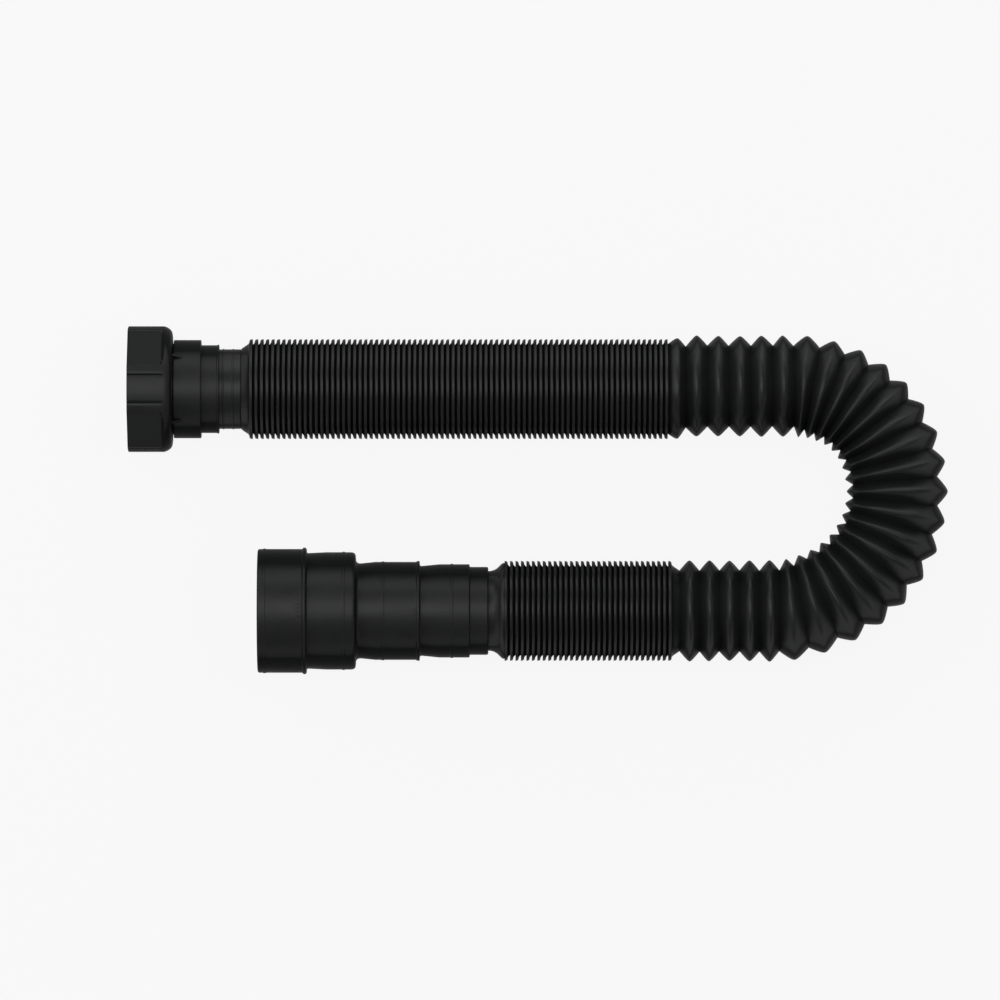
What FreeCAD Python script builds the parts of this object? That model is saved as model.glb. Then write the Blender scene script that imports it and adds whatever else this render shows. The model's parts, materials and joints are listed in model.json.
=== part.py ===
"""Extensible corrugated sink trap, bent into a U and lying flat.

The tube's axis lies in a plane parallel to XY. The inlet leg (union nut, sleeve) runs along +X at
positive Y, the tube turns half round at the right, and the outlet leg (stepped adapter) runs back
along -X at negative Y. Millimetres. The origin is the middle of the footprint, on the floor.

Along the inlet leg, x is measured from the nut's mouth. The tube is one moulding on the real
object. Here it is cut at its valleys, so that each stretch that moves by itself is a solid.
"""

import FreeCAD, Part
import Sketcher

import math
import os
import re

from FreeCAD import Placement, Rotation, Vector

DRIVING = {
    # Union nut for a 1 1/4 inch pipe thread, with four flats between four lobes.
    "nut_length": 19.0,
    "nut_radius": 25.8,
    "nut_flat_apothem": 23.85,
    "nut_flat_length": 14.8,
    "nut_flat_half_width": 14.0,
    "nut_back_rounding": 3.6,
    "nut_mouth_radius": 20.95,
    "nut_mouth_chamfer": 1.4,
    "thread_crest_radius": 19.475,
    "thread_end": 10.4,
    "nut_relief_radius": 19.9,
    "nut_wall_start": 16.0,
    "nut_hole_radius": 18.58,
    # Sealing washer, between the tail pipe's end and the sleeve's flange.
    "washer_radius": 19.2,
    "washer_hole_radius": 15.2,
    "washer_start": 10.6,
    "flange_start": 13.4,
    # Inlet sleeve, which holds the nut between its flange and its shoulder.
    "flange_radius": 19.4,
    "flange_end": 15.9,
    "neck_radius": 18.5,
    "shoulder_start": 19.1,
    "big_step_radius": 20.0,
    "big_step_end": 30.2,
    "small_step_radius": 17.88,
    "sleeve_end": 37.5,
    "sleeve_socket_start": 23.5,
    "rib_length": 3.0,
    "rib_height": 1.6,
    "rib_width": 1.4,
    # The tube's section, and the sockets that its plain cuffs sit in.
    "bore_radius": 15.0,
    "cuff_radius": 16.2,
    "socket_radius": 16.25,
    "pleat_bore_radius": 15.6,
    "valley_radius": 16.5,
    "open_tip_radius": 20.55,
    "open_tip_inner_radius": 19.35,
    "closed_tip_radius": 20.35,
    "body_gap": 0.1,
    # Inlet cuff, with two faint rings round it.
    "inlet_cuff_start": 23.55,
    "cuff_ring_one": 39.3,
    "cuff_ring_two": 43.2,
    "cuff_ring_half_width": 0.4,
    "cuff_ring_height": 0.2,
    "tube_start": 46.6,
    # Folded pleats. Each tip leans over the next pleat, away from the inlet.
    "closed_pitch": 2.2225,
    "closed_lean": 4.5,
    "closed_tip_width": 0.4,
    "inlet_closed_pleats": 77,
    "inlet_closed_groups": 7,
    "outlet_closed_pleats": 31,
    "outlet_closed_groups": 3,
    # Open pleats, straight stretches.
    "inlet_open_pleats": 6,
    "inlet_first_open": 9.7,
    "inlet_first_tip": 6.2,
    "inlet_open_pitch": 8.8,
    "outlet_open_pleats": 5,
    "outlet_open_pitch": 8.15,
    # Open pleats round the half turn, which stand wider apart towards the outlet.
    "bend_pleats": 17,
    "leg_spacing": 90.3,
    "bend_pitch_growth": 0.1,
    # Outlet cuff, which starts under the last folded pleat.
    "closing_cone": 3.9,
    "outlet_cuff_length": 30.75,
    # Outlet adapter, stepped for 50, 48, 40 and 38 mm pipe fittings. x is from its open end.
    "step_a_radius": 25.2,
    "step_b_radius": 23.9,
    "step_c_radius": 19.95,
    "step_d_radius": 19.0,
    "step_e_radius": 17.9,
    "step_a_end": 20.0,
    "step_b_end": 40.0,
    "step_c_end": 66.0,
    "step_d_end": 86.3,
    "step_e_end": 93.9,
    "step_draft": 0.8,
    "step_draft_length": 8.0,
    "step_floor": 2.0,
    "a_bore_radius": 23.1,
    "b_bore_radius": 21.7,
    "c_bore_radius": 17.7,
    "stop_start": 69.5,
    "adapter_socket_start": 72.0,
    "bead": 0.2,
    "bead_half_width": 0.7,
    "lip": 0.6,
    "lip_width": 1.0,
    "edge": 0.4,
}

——

STATED TASK -> Give back exactly the material above from its opening line to the line bearing "from FreeCAD import".

TASK ANSWER ->
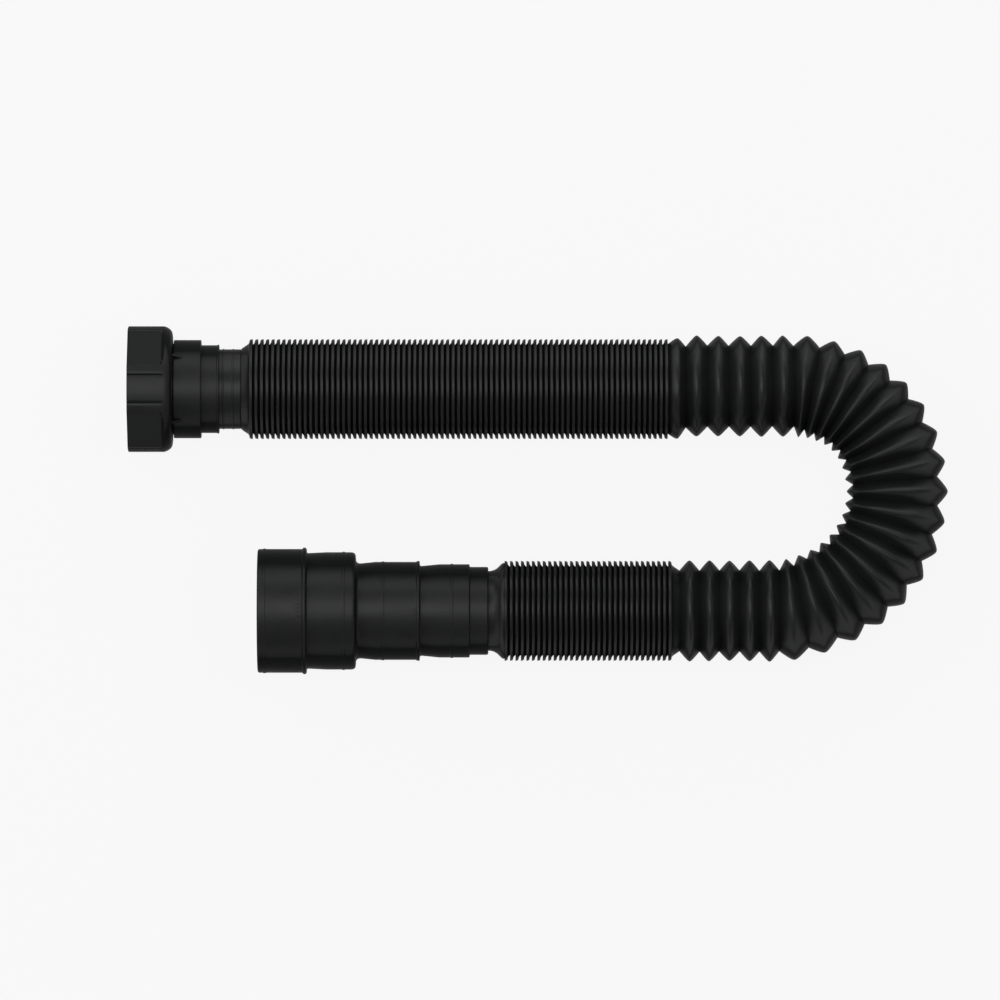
What FreeCAD Python script builds the parts of this object? That model is saved as model.glb. Then write the Blender scene script that imports it and adds whatever else this render shows. The model's parts, materials and joints are listed in model.json.
=== part.py ===
"""Extensible corrugated sink trap, bent into a U and lying flat.

The tube's axis lies in a plane parallel to XY. The inlet leg (union nut, sleeve) runs along +X at
positive Y, the tube turns half round at the right, and the outlet leg (stepped adapter) runs back
along -X at negative Y. Millimetres. The origin is the middle of the footprint, on the floor.

Along the inlet leg, x is measured from the nut's mouth. The tube is one moulding on the real
object. Here it is cut at its valleys, so that each stretch that moves by itself is a solid.
"""

import FreeCAD, Part
import Sketcher

import math
import os
import re

from FreeCAD import Placement, Rotation, Vector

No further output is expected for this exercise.